Like its main character, Girl Meets World yearns to escape a parental shadow
For a segment of Girl Meets World’s audience, the new sitcom must necessarily compete with its predecessor. A gentle, slyly savvy show that was the introduction to multi-camera sitcoms for plenty of viewers born in the ’80s and ’90s—and based on recent TV comedy trends, possibly the last show in that format any of those viewers ever watched—Boy Meets World doesn’t set the highest of bars for its Disney Channel follow-up. The coming-of-age comedy is easy; it’s nailing the warmth and the heart between the jokes that’s difficult. That latter quality isn’t a staple of Disney’s recent live-action efforts, in which the girls and boys don’t meet the world, but rather have the world thrust upon them via immense levels of wealth and fame. To return to the genuine slice-of-life feel of Boy Meets World is the first of many small achievements for the Girl Meets World pilot.
Centering on the daughter of Cory (Ben Savage) and Topanga Matthews (Danielle Fishel), the first look at Girl Meets World is a chip off the old sitcom. But like young Riley Matthews (Rowan Blanchard) herself, the series must learn to make its own path. That’s the through-line of Girl Meets World’s first episode, which contains 22 minutes of Riley asserting her independence by following the example of her edgy best friend, Maya (Sabrina Carpenter). With a script by Boy Meets World vet David Kendall—who’s been overseeing the other spawn of TGIF on ABC Family’s Melissa & Joey—the premiere builds a solid foundation for the series, and boasts an admirable lack of gimmickry for a 2014 Disney Channel sitcom. For the most part, that balances out alienating characteristics, like the overly glossy (adolescent characters who look like they just sprinted through Sephora) and unnecessarily shrill (a character’s name is practically willed into a catchphrase through sheer repetition).

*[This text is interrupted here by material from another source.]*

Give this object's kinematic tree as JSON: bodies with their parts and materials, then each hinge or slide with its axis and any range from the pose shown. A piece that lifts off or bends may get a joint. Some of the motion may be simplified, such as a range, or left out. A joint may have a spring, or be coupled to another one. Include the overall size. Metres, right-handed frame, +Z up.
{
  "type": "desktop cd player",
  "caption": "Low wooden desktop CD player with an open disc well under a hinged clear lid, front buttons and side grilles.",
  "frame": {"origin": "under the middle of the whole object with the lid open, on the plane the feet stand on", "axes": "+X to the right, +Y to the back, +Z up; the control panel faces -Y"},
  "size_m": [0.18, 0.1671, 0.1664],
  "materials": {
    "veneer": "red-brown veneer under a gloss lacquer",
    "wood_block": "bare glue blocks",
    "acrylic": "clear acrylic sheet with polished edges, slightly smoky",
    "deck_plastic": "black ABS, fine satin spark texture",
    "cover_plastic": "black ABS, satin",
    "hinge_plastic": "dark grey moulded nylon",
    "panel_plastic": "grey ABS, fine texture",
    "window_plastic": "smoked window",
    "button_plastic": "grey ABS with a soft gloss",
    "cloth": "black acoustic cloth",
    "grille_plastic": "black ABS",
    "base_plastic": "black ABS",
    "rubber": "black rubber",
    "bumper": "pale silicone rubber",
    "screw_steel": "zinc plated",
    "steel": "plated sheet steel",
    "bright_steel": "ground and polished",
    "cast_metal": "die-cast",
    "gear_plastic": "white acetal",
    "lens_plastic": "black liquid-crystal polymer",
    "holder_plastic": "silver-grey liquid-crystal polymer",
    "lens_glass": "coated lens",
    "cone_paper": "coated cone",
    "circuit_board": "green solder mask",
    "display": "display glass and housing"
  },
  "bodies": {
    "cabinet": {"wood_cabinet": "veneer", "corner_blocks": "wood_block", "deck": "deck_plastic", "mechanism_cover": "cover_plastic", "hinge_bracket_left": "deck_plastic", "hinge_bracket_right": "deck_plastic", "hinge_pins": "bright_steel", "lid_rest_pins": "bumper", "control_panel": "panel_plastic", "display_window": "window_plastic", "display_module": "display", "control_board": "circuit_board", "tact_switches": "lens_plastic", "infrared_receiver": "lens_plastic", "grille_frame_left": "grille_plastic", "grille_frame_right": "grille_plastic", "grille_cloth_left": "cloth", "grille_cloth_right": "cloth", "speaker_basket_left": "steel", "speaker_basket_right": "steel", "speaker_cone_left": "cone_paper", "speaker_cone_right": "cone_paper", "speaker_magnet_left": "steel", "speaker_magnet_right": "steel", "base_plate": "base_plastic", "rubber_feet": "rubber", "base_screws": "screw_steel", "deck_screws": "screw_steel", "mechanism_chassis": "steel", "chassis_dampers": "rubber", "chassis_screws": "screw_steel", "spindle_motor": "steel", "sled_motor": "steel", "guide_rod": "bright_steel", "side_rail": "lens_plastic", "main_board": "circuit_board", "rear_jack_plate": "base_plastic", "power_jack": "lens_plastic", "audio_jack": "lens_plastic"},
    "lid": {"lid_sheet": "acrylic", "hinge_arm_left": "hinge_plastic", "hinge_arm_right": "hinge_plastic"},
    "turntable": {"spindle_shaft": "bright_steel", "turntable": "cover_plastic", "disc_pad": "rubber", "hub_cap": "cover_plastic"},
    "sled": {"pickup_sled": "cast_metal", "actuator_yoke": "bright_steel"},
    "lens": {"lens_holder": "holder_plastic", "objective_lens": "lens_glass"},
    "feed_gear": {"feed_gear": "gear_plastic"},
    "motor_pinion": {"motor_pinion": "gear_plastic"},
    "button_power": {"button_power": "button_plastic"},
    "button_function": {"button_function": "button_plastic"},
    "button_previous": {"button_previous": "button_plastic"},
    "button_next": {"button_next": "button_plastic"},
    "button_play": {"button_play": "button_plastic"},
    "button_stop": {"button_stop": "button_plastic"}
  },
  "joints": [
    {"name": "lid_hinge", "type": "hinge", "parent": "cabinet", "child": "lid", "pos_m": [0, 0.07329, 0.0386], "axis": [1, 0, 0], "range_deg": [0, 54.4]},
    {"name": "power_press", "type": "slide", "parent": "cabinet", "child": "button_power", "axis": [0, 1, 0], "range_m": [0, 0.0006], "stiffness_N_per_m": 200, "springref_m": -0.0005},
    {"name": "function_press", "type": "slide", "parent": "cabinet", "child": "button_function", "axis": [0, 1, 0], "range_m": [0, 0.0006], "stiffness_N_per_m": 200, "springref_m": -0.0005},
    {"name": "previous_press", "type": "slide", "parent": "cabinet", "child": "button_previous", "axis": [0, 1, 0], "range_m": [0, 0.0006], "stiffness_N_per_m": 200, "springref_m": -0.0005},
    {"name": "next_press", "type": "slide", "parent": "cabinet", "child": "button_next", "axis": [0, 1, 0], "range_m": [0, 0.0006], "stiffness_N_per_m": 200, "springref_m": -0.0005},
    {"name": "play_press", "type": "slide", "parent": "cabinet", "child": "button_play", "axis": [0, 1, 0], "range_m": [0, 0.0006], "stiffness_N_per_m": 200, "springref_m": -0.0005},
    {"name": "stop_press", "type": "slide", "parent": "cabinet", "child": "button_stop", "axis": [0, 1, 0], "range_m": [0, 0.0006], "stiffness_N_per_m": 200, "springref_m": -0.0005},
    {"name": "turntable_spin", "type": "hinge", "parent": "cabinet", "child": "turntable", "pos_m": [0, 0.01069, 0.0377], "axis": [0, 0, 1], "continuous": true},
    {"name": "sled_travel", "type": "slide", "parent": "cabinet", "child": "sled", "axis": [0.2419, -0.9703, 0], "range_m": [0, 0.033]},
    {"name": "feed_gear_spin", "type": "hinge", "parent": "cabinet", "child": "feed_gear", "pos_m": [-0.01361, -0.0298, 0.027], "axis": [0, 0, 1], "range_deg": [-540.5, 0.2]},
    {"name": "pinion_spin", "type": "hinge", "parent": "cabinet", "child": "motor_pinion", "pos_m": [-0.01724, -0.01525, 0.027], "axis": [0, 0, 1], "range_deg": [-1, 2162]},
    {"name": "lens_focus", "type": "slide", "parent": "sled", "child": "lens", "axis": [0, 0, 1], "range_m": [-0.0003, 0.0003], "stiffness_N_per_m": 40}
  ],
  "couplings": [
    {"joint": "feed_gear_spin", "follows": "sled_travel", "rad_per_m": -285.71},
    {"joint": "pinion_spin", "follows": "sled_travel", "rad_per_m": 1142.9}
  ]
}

Although Riley’s the focus, she has to share the stage with her dad more than he ever did with his own parents. Cory is in a bizarre TV purgatory, because he feels what his daughter is going through so acutely: As seen in 158 episodes of Boy Meets World, Cory too had trouble establishing an identity, wasn’t the most accomplished student, and was best friends with a kid from the wrong side of the tracks. The refrain of the pilot script is even “Mr. Matthews,” the sobriquet given to Cory by his mentor, William Daniels’ Mr. Feeny—one that plays into a touching Boy Meets World wink in the pilot’s tag. But this isn’t his show. That tension is mitigated by the script, with its multiple mentions of characters seeing reflections of themselves in one another. The casting of Blanchard is an inspired choice in that regard: She shares the young Savage’s knack for pulling faces, a recurring gag that receives plenty of multi-cam boosts in the pilot. (Typical Girl Meets World laugh: Riley and another character in a two-shot; cut to another angle, another character; cut back to Blanchard, co-star, and Blanchard’s huge, expressive reaction.)

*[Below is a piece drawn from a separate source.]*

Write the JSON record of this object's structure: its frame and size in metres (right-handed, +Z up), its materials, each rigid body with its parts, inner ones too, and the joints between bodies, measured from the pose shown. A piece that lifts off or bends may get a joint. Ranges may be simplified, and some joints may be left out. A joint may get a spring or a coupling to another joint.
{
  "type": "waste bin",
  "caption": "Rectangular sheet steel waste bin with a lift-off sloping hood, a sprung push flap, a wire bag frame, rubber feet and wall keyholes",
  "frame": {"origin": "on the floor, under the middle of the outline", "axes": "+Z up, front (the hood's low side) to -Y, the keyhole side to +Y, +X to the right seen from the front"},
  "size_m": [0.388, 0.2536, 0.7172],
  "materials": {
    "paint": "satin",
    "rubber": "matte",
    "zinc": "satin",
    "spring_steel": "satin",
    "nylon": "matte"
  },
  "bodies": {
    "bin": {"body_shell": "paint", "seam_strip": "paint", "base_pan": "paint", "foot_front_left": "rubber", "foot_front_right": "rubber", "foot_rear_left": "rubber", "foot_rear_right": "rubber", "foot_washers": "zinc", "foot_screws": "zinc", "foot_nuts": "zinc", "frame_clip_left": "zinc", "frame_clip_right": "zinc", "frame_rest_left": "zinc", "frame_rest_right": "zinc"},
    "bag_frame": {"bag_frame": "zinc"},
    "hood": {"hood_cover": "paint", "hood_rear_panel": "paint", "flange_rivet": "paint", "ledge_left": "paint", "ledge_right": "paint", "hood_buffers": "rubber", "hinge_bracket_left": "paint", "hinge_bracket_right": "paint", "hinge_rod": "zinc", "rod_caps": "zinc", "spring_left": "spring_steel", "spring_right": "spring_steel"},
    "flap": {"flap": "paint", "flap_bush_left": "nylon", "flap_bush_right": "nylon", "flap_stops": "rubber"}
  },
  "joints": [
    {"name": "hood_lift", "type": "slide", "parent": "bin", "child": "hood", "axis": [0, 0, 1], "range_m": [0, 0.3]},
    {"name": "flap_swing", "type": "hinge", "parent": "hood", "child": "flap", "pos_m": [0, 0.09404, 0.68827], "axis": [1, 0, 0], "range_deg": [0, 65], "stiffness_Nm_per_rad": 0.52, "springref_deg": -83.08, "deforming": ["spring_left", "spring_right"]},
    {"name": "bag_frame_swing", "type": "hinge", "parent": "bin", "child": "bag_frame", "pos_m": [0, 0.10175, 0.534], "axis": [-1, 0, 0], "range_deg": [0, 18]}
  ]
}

The challenge is in the treatment of Girl Meets World’s shifted perspective. The show is dealing with more than a different era of adolescent angst—it’s the adolescent angst of a different sex, one that contemporary pop culture doesn’t always treat with the most grace. When Maya tells her best friend, “Don’t save me,” it’s a more loaded, damsel-in-distress-busting comment than any of the times Shawn Hunter refused Cory’s assistance. The complicating factor is Cory, whose all-day presence in his daughter’s life muddies his daughter’s quest for independence. The Cory-Riley relationship matters a great deal to Girl Meets World, but it’s Riley and Maya’s friendship that will be the bedrock of the program, a genuine, deeply felt devotion that, at its best, is a middle-school parallel to the platonic commitment that winningly played out across the first season of USA’s Playing House.

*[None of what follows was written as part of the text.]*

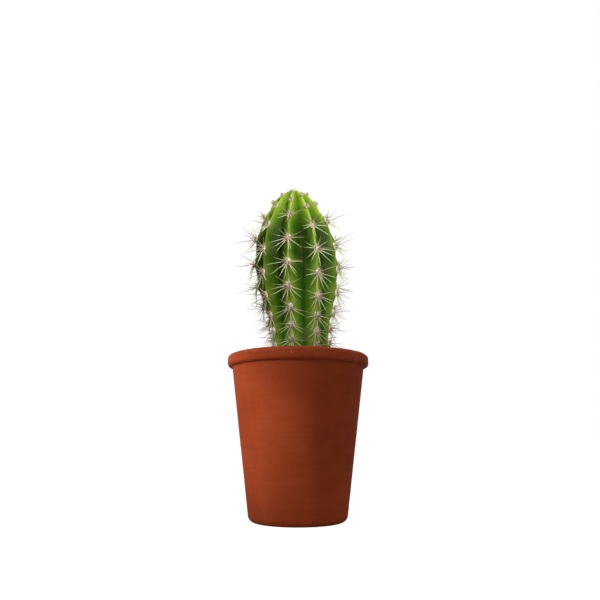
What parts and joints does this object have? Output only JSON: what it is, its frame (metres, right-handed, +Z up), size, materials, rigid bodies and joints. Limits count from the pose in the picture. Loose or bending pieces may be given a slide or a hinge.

That bond emulates the friendship at the center of Boy Meets World without simply presenting viewers with distaff versions of Cory and Shawn. Replicating the beats of that previous show isn’t as important to Girl Meets World’s potential for success as reviving the spirit of its inspiration. It’s there in measured doses in the pilot, bolstering the broader jokes, staged performances from child actors, and requisite feints toward classroom puppy love. The pilot’s no straight-A student, but it spells positive things to come for Miss Matthews and her father.